For Obama, the die is cast. He has put forward his economic program, and it will work to return jobs and income, and get the votes, or it won’t. Knocking on doors won’t change that, nor will a donation in a $6 billion election season.
That’s still true. Of course, that’s not what high profile Democratic consultants are going to tell you. Here’s former White House official and current Democratic SuperPAC operative Bill Burton, retweeting former Clinton political consultant Paul Begala.

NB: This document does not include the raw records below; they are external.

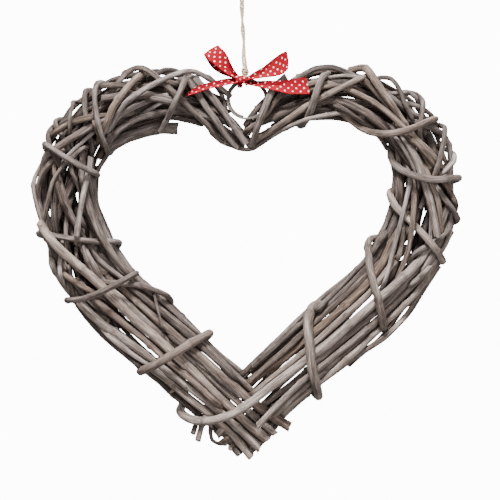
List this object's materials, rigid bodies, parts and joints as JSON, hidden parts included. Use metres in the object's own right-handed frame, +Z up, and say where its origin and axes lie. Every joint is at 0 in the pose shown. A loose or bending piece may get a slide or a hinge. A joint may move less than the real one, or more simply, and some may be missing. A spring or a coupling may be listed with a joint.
{
  "type": "hanging wreath",
  "caption": "Open heart-shaped wreath of bent willow rods bound with short slanting turns, with a small twig ring, a twine hanging loop and a ribbon bow in its dip.",
  "frame": {"origin": "inside top of the jute hanging loop, where the hook's top would bear", "axes": "+X to the right across the heart, -Y towards the viewer, +Z up; the wreath hangs straight down from the origin"},
  "size_m": [0.3408, 0.0628, 0.3787],
  "materials": {
    "willow": "dry grey-washed willow bark, matte",
    "jute": "twisted jute twine, matte and slightly hairy",
    "ribbon": "red woven ribbon with small white dots"
  },
  "bodies": {
    "root": {"back_rod_left_01": "willow", "back_rod_left_02": "willow", "back_rod_right_01": "willow", "back_rod_right_02": "willow", "binding_rod_left_01": "willow", "binding_rod_left_02": "willow", "binding_rod_left_03": "willow", "binding_rod_left_04": "willow", "binding_rod_left_05": "willow", "binding_rod_right_01": "willow", "binding_rod_right_02": "willow", "binding_rod_right_03": "willow", "binding_rod_right_04": "willow", "binding_rod_right_05": "willow", "dip_rod_left_01": "willow", "dip_rod_left_02": "willow", "dip_rod_right_01": "willow", "hanging_ring": "willow", "jute_loop": "jute", "lobe_rod_left_01": "willow", "lobe_rod_left_02": "willow", "lobe_rod_left_03": "willow", "lobe_rod_left_04": "willow", "lobe_rod_left_05": "willow", "lobe_rod_left_06": "willow", "lobe_rod_right_01": "willow", "lobe_rod_right_02": "willow", "lobe_rod_right_03": "willow", "lobe_rod_right_04": "willow", "lobe_rod_right_05": "willow", "long_rod_left_01": "willow", "long_rod_left_02": "willow", "long_rod_left_03": "willow", "long_rod_left_04": "willow", "long_rod_left_06": "willow", "long_rod_left_07": "willow", "long_rod_left_08": "willow", "long_rod_right_01": "willow", "long_rod_right_02": "willow", "long_rod_right_03": "willow", "long_rod_right_04": "willow", "long_rod_right_05": "willow", "long_rod_right_06": "willow", "long_rod_right_07": "willow", "long_rod_right_08": "willow", "ribbon_bow": "ribbon", "side_rod_left_01": "willow", "side_rod_left_02": "willow", "side_rod_left_03": "willow", "side_rod_left_04": "willow", "side_rod_right_01": "willow", "side_rod_right_03": "willow", "side_rod_right_04": "willow", "wrapping_rod_left_01": "willow", "wrapping_rod_left_02": "willow", "wrapping_rod_left_03": "willow", "wrapping_rod_left_05": "willow", "wrapping_rod_right_01": "willow", "wrapping_rod_right_03": "willow", "wrapping_rod_right_04": "willow"}
  },
  "joints": []
}
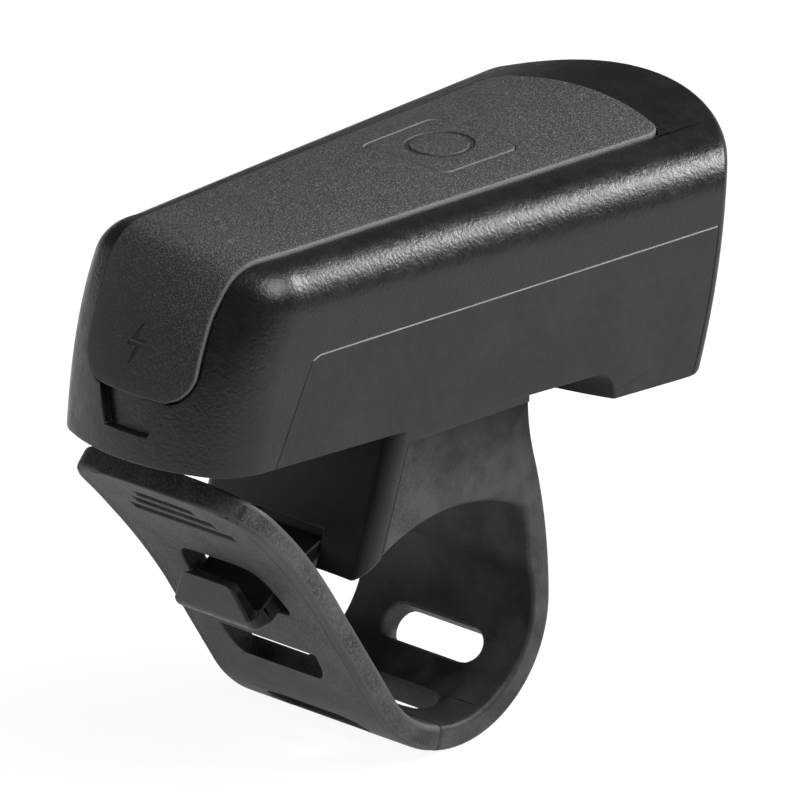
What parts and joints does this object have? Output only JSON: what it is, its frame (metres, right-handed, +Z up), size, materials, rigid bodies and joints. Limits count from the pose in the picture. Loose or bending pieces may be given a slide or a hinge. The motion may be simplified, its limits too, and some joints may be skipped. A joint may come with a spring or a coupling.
{
  "type": "bicycle headlight",
  "caption": "Battery bicycle headlight that slides on to a rubber strap clamp for the handlebar.",
  "frame": {"origin": "on the handlebar's axis, midway along the strap's width", "axes": "+X along the handlebar, to the rider's right; +Y the way the beam points; +Z up"},
  "size_m": [0.057, 0.1152, 0.0908],
  "materials": {
    "bracket_plastic": "semi-gloss",
    "strap_rubber": "dusty matt",
    "steel": "plated",
    "upper_plastic": "fine texture, satin",
    "lower_plastic": "matt",
    "seal_rubber": "matt",
    "pad_rubber": "fine grain",
    "flap_rubber": "smooth matt",
    "clear_lens": "clear",
    "mirror_coat": "vacuum metallised",
    "lamp_board": "white mask",
    "lamp_phosphor": "gloss",
    "aluminium": "milled",
    "wire_jacket": "satin",
    "cell_wrap": "shrink wrap",
    "nickel": "bright",
    "foam": "open cell",
    "circuit_board": "solder mask",
    "black_parts": "moulded",
    "brass_pins": "plated"
  },
  "bodies": {
    "clamp": {"bracket_frame": "bracket_plastic", "handlebar_strap": "strap_rubber", "release_pin": "steel"},
    "light": {"upper_housing": "upper_plastic", "lower_housing": "lower_plastic", "shell_gasket": "seal_rubber", "housing_screws": "steel", "top_pad": "pad_rubber", "front_lens": "clear_lens", "lens_gasket": "seal_rubber", "reflector": "mirror_coat", "led_board": "lamp_board", "led_emitter": "lamp_phosphor", "heat_sink": "aluminium", "led_leads": "wire_jacket", "battery_cell": "cell_wrap", "battery_tabs": "nickel", "battery_foam": "foam", "main_board": "circuit_board", "board_components": "black_parts", "tact_switch": "black_parts", "board_screws": "steel", "charging_board": "circuit_board", "charging_socket": "nickel", "link_pins": "brass_pins"},
    "button": {"power_button": "pad_rubber", "switch_plunger": "lower_plastic"},
    "flap": {"charging_flap": "flap_rubber"},
    "tail": {"strap_tail": "strap_rubber"},
    "release": {"release_tab": "bracket_plastic"}
  },
  "joints": [
    {"name": "light_slide", "type": "slide", "parent": "clamp", "child": "light", "axis": [0, 1, 0], "range_m": [0, 0.026]},
    {"name": "strap_bend", "type": "hinge", "parent": "clamp", "child": "tail", "pos_m": [0, -0.00501, -0.01936], "axis": [1, 0, 0], "range_deg": [0, 65], "stiffness_Nm_per_rad": 0.25},
    {"name": "release_press", "type": "hinge", "parent": "clamp", "child": "release", "pos_m": [0, 0.001, 0.0297], "axis": [-1, 0, 0], "range_deg": [0, 8], "stiffness_Nm_per_rad": 0.4},
    {"name": "button_press", "type": "slide", "parent": "light", "child": "button", "axis": [0, 0.0227, -0.9997], "range_m": [0, 0.0006], "stiffness_N_per_m": 2500},
    {"name": "flap_open", "type": "hinge", "parent": "light", "child": "flap", "pos_m": [0, -0.0476, 0.0614], "axis": [-1, 0, 0], "range_deg": [0, 110], "stiffness_Nm_per_rad": 0.02}
  ]
}
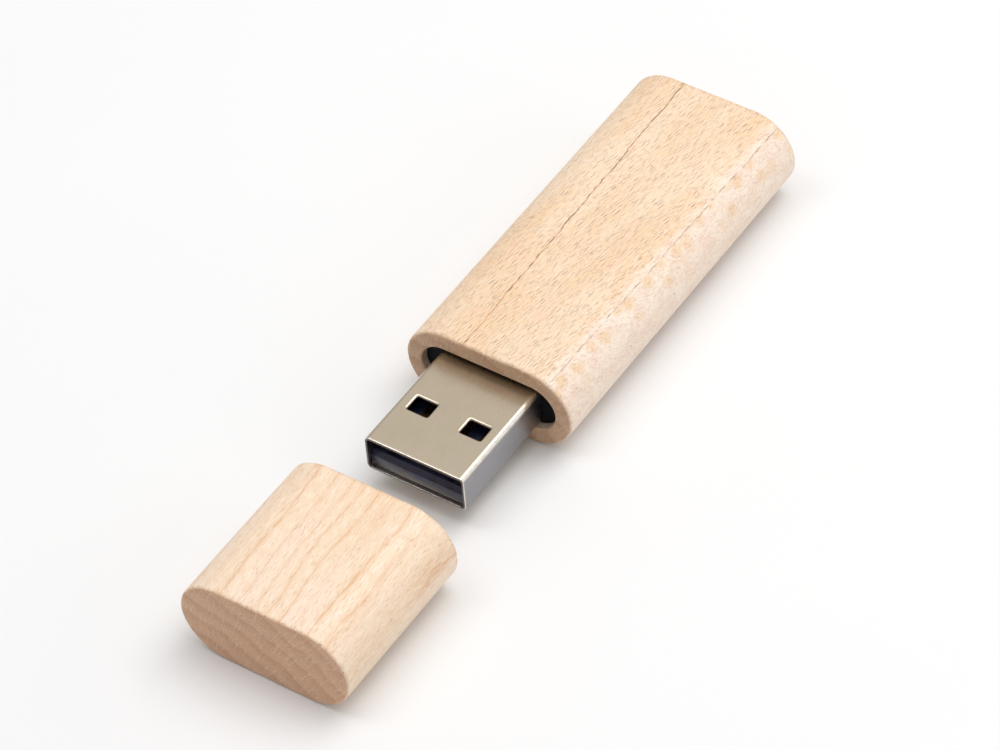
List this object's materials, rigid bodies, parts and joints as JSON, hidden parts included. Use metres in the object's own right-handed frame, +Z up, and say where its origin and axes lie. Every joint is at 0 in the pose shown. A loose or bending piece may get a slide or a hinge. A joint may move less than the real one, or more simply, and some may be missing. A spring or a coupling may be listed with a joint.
{
  "type": "usb flash drive",
  "caption": "Memory stick with a flat-oval maple wood housing, a nickel-plated USB type A plug and a separate pull-off maple cap.",
  "frame": {"origin": "bottom centre of the whole, cap included, on the surface that the drive lies on", "axes": "+Y runs from the plug towards the housing's rear end, so the plug points along -Y; +Z is up, out of the flat top; +X is the plug's right-hand side seen from the tip's side with the top up"},
  "size_m": [0.02, 0.0834, 0.01],
  "materials": {
    "maple": "sanded, unvarnished, fine pores along the grain",
    "nickel_plate": "satin nickel plate on pressed steel sheet",
    "black_plastic": "moulded, semi-matt",
    "gold_plate": "thin gold plate",
    "board_green": "glass-fibre laminate with green solder mask",
    "chip_black": "moulded epoxy",
    "tin": "tinned, semi-bright",
    "ceramic_tan": "fired, matt",
    "ceramic_dark": "fired, matt",
    "magnet_nickel": "bright nickel plate",
    "glue": "set hot-melt glue"
  },
  "bodies": {
    "drive": {"wood_housing": "maple", "plug_shell": "nickel_plate", "plug_insulator": "black_plastic", "contact_ground": "gold_plate", "contact_data_plus": "gold_plate", "contact_data_minus": "gold_plate", "contact_power": "gold_plate", "circuit_board": "board_green", "contact_solder": "tin", "leg_solder": "tin", "controller_chip": "chip_black", "controller_leads": "tin", "memory_chip": "chip_black", "memory_leads": "tin", "crystal_base": "ceramic_dark", "crystal_lid": "tin", "capacitor_bodies": "ceramic_tan", "capacitor_ends": "tin", "resistor_bodies": "ceramic_dark", "resistor_ends": "tin", "ferrite_bead": "ceramic_dark", "ferrite_bead_ends": "tin", "regulator_body": "chip_black", "regulator_leads": "tin", "board_carrier": "black_plastic", "carrier_glue": "glue"},
    "cap": {"wood_cap": "maple", "cap_magnet": "magnet_nickel", "magnet_glue": "glue"}
  },
  "joints": [
    {"name": "cap_push_on", "type": "slide", "parent": "drive", "child": "cap", "axis": [0, 1, 0], "range_m": [0, 0.0202]}
  ]
}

RT @PaulBegala One WI lesson: Dems must not allow the right to outspend us 7 to 1 if we want to re-elect POTUS? #wirecall
Obama has largely insulated himself from the consequences of his policies, so far, with a strong and aggressive PR campaign that has kept his approval ratings high enough to potentially win in 2012. This PR campaign blames everyone else for policy failures, from Democrats in Congress to Republicans in Congress to the Eurozone. Regardless of what happens, Obama will reap enormous monetary rewards for what he’s done, as Bill Clinton’s $80 million post-election payday shows. And if Obama loses, the recriminations will start, and liberals will take the blame for not allowing Obama to be centrist enough. At this point, the Democratic Party is hopelessly broken and overrun by the same interests that are running the Republican Party. I hate to be the bearer of such awful news, so I’ll end this on an up note.

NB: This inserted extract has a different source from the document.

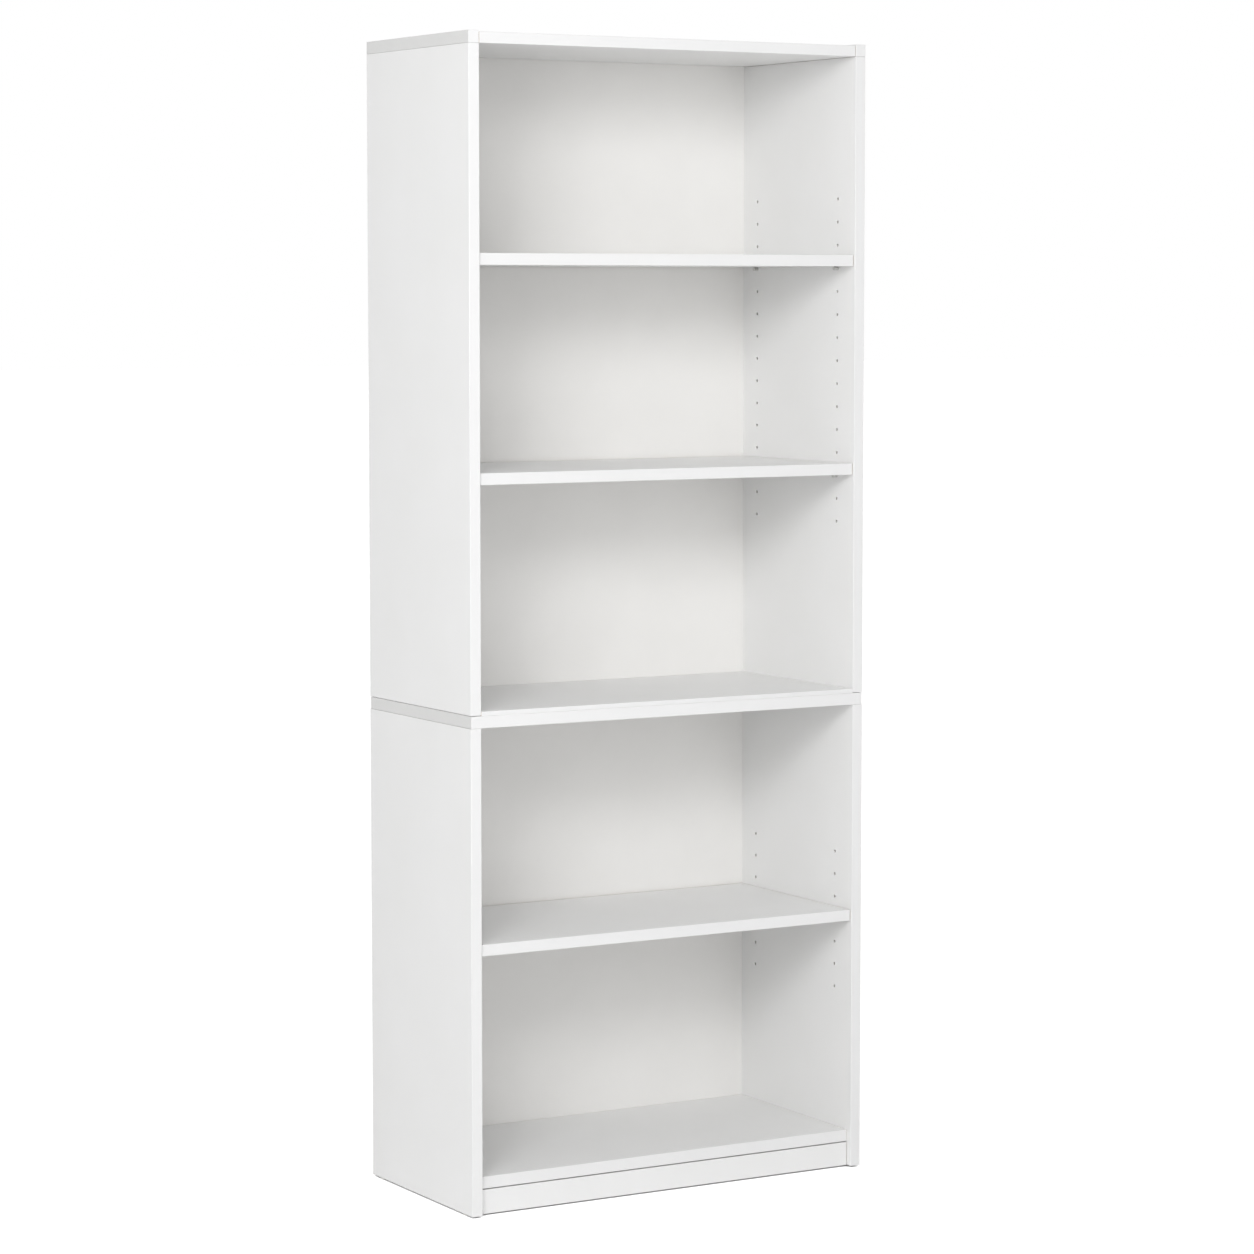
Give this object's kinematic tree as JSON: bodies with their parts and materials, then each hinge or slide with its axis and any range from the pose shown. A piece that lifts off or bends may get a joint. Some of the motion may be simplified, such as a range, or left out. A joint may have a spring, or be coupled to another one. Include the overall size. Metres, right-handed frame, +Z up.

We are not alone, and the system is weak. There is an international movement, led at this moment by Alexis Tsipras of Greece (though he could betray or lose), to reject the destructive neoliberalism that has run our world for forty years. These movements are contagious. Meanwhile, the financial system is teetering on another meltdown, and meltdowns do create opportunities for new social movements and elite shifts in opinion. If we can figure out how to interrupt the stream of profit and commerce, or persuade a slice of the elites that they do not want to live in the nice gilded parts of what is increasingly becoming a global prison, then the revival can come much quicker than anyone imagines.